Iterative Finite Element Analysis of Concrete-Filled Steel Tube Columns Subjected to Axial Compression

Abstract

Since laboratory tests are usually costly, simulating methods using computers are always under the spotlight. This study performed a finite element analysis (FEA) using iterative solutions for simulating circular and square concrete-filled steel tube (CFST) columns infilled with high-strength concrete and reinforced with a cross-shaped plate (comprising two plates along the columns that divide the hollow columns into four equal sections) with and without opening. For this reason and for validation purposes, the columns had length of 900 mm, width/diameter of 150 mm and wall thickness of 3 mm.
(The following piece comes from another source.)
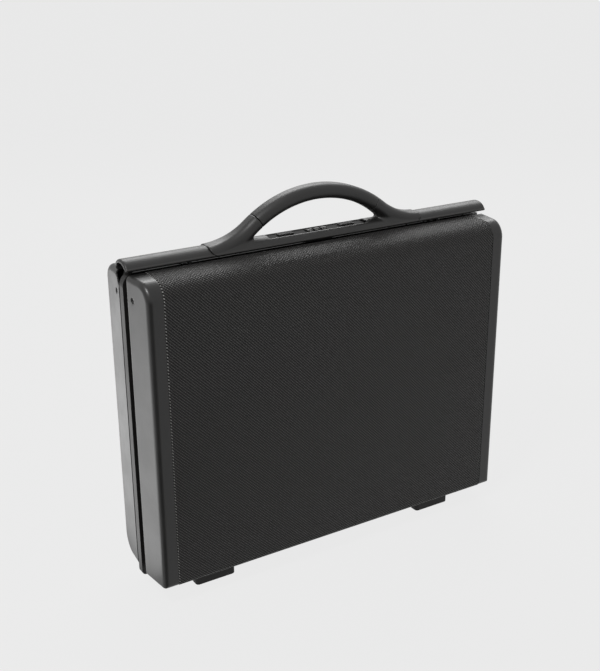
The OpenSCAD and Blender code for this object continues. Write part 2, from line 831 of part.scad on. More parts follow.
// Number dial with ten grooves for the thumb
module dial(i) {
    color(rubber_colour) difference() {
        rod_x(i * dial_pitch - dial_w / 2, i * dial_pitch + dial_w / 2, rail_mid_y, dial_z, dial_r);
        rod_x(-far, far, rail_mid_y, dial_z, spindle_r + pin_fit);
        for (k = [0:9])
            rod_x(i * dial_pitch - dial_w, i * dial_pitch + dial_w,
                rail_mid_y + (dial_r + 0.2) * sin(36 * k + 18),
                dial_z + (dial_r + 0.2) * cos(36 * k + 18), 0.7);
    }
}
module dial_1() { dial(-1); }
module dial_2() { dial(0); }
module dial_3() { dial(1); }

// Thumb slide: ridged top, and a neck through the lock plate down to the rod
module latch_button(left) {
    z0 = plate_top + run_gap;
    color(rubber_colour) side(left) {
        block([button_x, rail_mid_y - 4, z0], [button_x + button_l, rail_mid_y + 4, button_top - 0.5]);
        for (k = [0:4])
            block([button_x + 2 + 3 * k, rail_mid_y - 4, z0], [button_x + 3.5 + 3 * k, rail_mid_y + 4, button_top]);
        block([neck_x, rail_mid_y - neck_w / 2, rod_z + rod_t],
            [neck_x + neck_l, rail_mid_y + neck_w / 2, z0 + 0.5]);
    }
}
module latch_button_left() { latch_button(true); }
module latch_button_right() { latch_button(false); }

// Rod from the thumb slide to the hook, whose nose stands in front of the keeper's arm
module latch_rod(left) {
    arm_front = strip_y + 1 - rod_t;
    color(steel_colour) side(left) {
        block([button_x + 1, rail_mid_y - neck_w / 2, rod_z], [plate_end_x, rod_y + rod_w, rod_z + rod_t]);
        block([button_x + 1, rod_y, rod_z], [nose_x + nose_w, rod_y + rod_w, rod_z + rod_t]);
        block([nose_x, arm_front - nose_gap - nose_depth, rod_z], [nose_x + nose_w, rod_y + 1, rod_z + rod_t]);
        block([nose_x, arm_front - nose_gap - nose_depth, keeper_top - rod_t - 0.7],
            [nose_x + nose_w, arm_front - nose_gap, rod_z + 0.5]);
    }
}
module latch_rod_left() { latch_rod(true); }
module latch_rod_right() { latch_rod(false); }

// Spring between the rod's inner plate and its stop in the handle body
module latch_spring(left) {
    x0 = plate_end_x + run_gap;
    x1 = spring_stop_x - run_gap;
    color(steel_colour) side(left) difference() {
        rod_x(x0, x1, post_y, rod_z, spring_r);
        rod_x(x0 - 1, x1 + 1, post_y, rod_z, spring_r - 0.6);
    }
}
module latch_spring_left() { latch_spring(true); }
module latch_spring_right() { latch_spring(false); }

// Keeper: a plate on the lid frame with an upright, a stem to the rear and an arm to the side
module keeper(left) {
    arm_l = keeper_w + 1 + nose_w - 0.5;
    y0 = lid_rim_y + seat_gap;
    y1 = strip_y + 1;
    color(steel_colour) side(left) {
        block([keeper_x, y0, open_top + 3], [keeper_x + 12, y0 + 1.5, rim_top - 4]);
        block([keeper_x, y0, open_top + 3], [keeper_x + keeper_w, y0 + 1.5, keeper_top]);
        block([keeper_x, y0, keeper_top - rod_t], [keeper_x + keeper_w, y1, keeper_top]);
        block([keeper_x, y1 - rod_t, keeper_top - rod_t], [keeper_x + arm_l, y1, keeper_top]);
    }
}
module keeper_left() { keeper(true); }
module keeper_right() { keeper(false); }

// Folding stays. An arm is a bar with round ends between two pivots
module arm_bar(x1, a, b, hole_a, hole_b) {
    d = b - a;
    x0 = x1 - arm_t;
    difference() {
        union() {
            translate([x0, a[0], a[1]])
                rotate([atan2(d[1], d[0]), 0, 0])
                    translate([0, 0, -arm_w / 2])
                        cube([arm_t, norm(d), arm_w]);
            rod_x(x0, x1, a[0], a[1], arm_w / 2);
            rod_x(x0, x1, b[0], b[1], arm_w / 2);
        }
        if (hole_a) rod_x(x0 - 1, x1 + 1, a[0], a[1], rivet_r + pin_fit);
        if (hole_b) rod_x(x0 - 1, x1 + 1, b[0], b[1], rivet_r + pin_fit);
    }
}
// Rivet from x1 in through an arm whose inner face is at x0, with its head
module rivet(x0, x1, p) {
    rod_x(x0 - run_gap - rivet_head_t, x1, p[0], p[1], rivet_r);
    rod_x(x0 - run_gap - rivet_head_t, x0 - run_gap, p[0], p[1], rivet_head_r);
}
module stay_arm_base(left) {
    color(steel_colour) side(left) {
        arm_bar(arm_base_x, base_pivot, elbow, true, false);
        rivet(arm_lid_x - arm_t, arm_base_x - 1, elbow);
    }
}
module stay_arm_lid(left) {
    color(steel_colour) side(left) arm_bar(arm_lid_x, elbow, lid_pivot, true, true);
}
module stay_bracket_base(left) {
    color(steel_colour) side(left) {
        along_x(stay_x - bracket_t, stay_x)
            polygon(box_outline(base_pivot[0] - 10, base_pivot[1] - 12, base_pivot[0] + 10,
                base_pivot[1] + 12, 3));
        rivet(arm_base_x - arm_t, stay_x - 0.5, base_pivot);
    }
}
module stay_bracket_lid(left) {
    x1 = open_hw - 3 * seat_gap - lining_t;
    color(steel_colour) side(left) {
        along_x(x1 - bracket_t, x1)
            polygon(box_outline(lid_pivot[0] - 9, lid_pivot[1] - 12, lid_pivot[0] + 7,
                lid_pivot[1] + 12, 3));
        rod_x(arm_lid_x + run_gap, x1 - 0.5, lid_pivot[0], lid_pivot[1], rivet_head_r + 1);
        rivet(arm_lid_x - arm_t, x1 - 0.5, lid_pivot);
    }
}
module stay_arm_base_left() { stay_arm_base(true); }
module stay_arm_base_right() { stay_arm_base(false); }
module stay_arm_lid_left() { stay_arm_lid(true); }
module stay_arm_lid_right() { stay_arm_lid(false); }
module stay_bracket_base_left() { stay_bracket_base(true); }
module stay_bracket_base_right() { stay_bracket_base(false); }
module stay_bracket_lid_left() { stay_bracket_lid(true); }
module stay_bracket_lid_right() { stay_bracket_lid(false); }

base_panel();
base_end_cap_left();
base_end_cap_right();
base_frame();
base_lining();
base_hinge_leaf();
hinge_pin();
base_feet();
base_screws();
rail_left();
rail_right();
rail_screws();
handle_body();
handle_grip();
handle_core();
handle_bolts();
lock_plate();
lock_housing();
lock_spindle();
latch_spring_left();
latch_spring_right();
stay_bracket_base_left();
stay_bracket_base_right();
lid_panel();
lid_end_cap_left();
lid_end_cap_right();
lid_frame();
lid_lining();
lid_pocket();
lid_hinge_leaf();
lid_feet();
lid_screws();
keeper_left();
keeper_right();
stay_bracket_lid_left();
stay_bracket_lid_right();
latch_button_left();
latch_button_right();
latch_rod_left();
latch_rod_right();
dial_1();
dial_2();
dial_3();
stay_arm_base_left();
stay_arm_base_right();
stay_arm_lid_left();
stay_arm_lid_right();
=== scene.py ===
import json
from math import cos, hypot, pi, radians, sin, sqrt, tan

import bmesh
import bpy
import numpy as np
from mathutils import Matrix, Vector


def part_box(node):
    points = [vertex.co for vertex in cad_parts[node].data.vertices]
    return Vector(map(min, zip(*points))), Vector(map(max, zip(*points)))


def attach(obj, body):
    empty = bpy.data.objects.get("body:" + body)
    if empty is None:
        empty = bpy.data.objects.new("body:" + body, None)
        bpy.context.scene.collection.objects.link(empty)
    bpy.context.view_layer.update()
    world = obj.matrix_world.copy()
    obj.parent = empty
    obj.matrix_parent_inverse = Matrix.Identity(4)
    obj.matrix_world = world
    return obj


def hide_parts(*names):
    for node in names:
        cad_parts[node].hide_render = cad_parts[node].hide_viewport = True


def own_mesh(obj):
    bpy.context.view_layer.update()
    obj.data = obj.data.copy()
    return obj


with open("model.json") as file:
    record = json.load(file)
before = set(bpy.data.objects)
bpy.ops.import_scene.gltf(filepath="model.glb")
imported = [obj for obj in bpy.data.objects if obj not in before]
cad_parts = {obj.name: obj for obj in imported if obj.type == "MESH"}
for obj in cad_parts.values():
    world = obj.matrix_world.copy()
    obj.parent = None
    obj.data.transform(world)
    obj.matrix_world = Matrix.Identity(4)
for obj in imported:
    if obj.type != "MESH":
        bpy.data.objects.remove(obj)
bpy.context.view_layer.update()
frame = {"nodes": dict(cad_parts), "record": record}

# Embossed sheets. A thermoformed sheet wraps each half of the case from rim to rim, over the top, the
# face and the bottom. It is rolled with a lattice of small diamonds that run into slanting lines, and
# its cut ends lie on a step of the end caps.
body_of_node = {n: b for b, group in frame["record"]["behaviour"]["bodies"].items() for n in group}


def put(tree, kind, inputs=(), **settings):
    """Adds a shader node. Inputs are values or other nodes' sockets, settings its own options."""
    made = tree.nodes.new("ShaderNode" + kind)
    for name, value in settings.items():
        setattr(made, name, value)
    for name, value in inputs.items() if isinstance(inputs, dict) else enumerate(inputs):
        if isinstance(value, bpy.types.NodeSocket):
            tree.links.new(value, made.inputs[name])
        elif value is not None:
            made.inputs[name].default_value = value
    return made


def sums(tree, operation, *values):
    """Socket of a Math node."""
    return put(tree, "Math", values, operation=operation).outputs[0]


def ramp(tree, value, low, high, to_low=0.0, to_high=1.0):
    """Socket that goes smoothly from to_low to to_high as value goes from low to high."""
    made = put(tree, "MapRange", {"Value": value, "From Min": low, "From Max": high,
                                  "To Min": to_low, "To Max": to_high}, interpolation_type="SMOOTHSTEP")
    return made.outputs["Result"]


def tint(tree, factor, first, second):
    """Socket of the colour between first and second."""
    made = put(tree, "Mix", data_type="RGBA")
    for place, value in ((0, factor), (6, first), (7, second)):
        if isinstance(value, bpy.types.NodeSocket):
            tree.links.new(value, made.inputs[place])
        else:
            made.inputs[place].default_value = value
    return made.outputs[2]


def shade(level, warm=0.0):
    """Near-neutral colour of one level, a little warmer where warm is above 0."""
    return (level * (1 + warm), level, level * (1 - warm), 1)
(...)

In this study, unlike in some other studies, the cross-shaped plate was assumed to be fixed at the top and the bottom of a column, and the columns were subjected to axial compression pointed in the center. The outcomes revealed that the cross-shaped plate could improve the axial strength of both circular and square CFST columns; however, the structural performance of the square CFST columns changed: local outward buckling was observed after inserting the cross-shaped plate. By inserting an opening on the cross-shaped plate, the bearing capacity of the circular CFST columns was further improved, while the square CFST columns experienced a decline in their ultimate bearing capacity compared with the corresponding models without the opening. The lateral deflection also improved for the circular CFST columns by adding the reinforcement. However, for the square CFST columns, while it initially improved, increasing the thickness of the cross-shaped plate inversely influenced the lateral deflection of the square CFST columns. The results were also compared with some available codes, and a good agreement was achieved with those outcomes.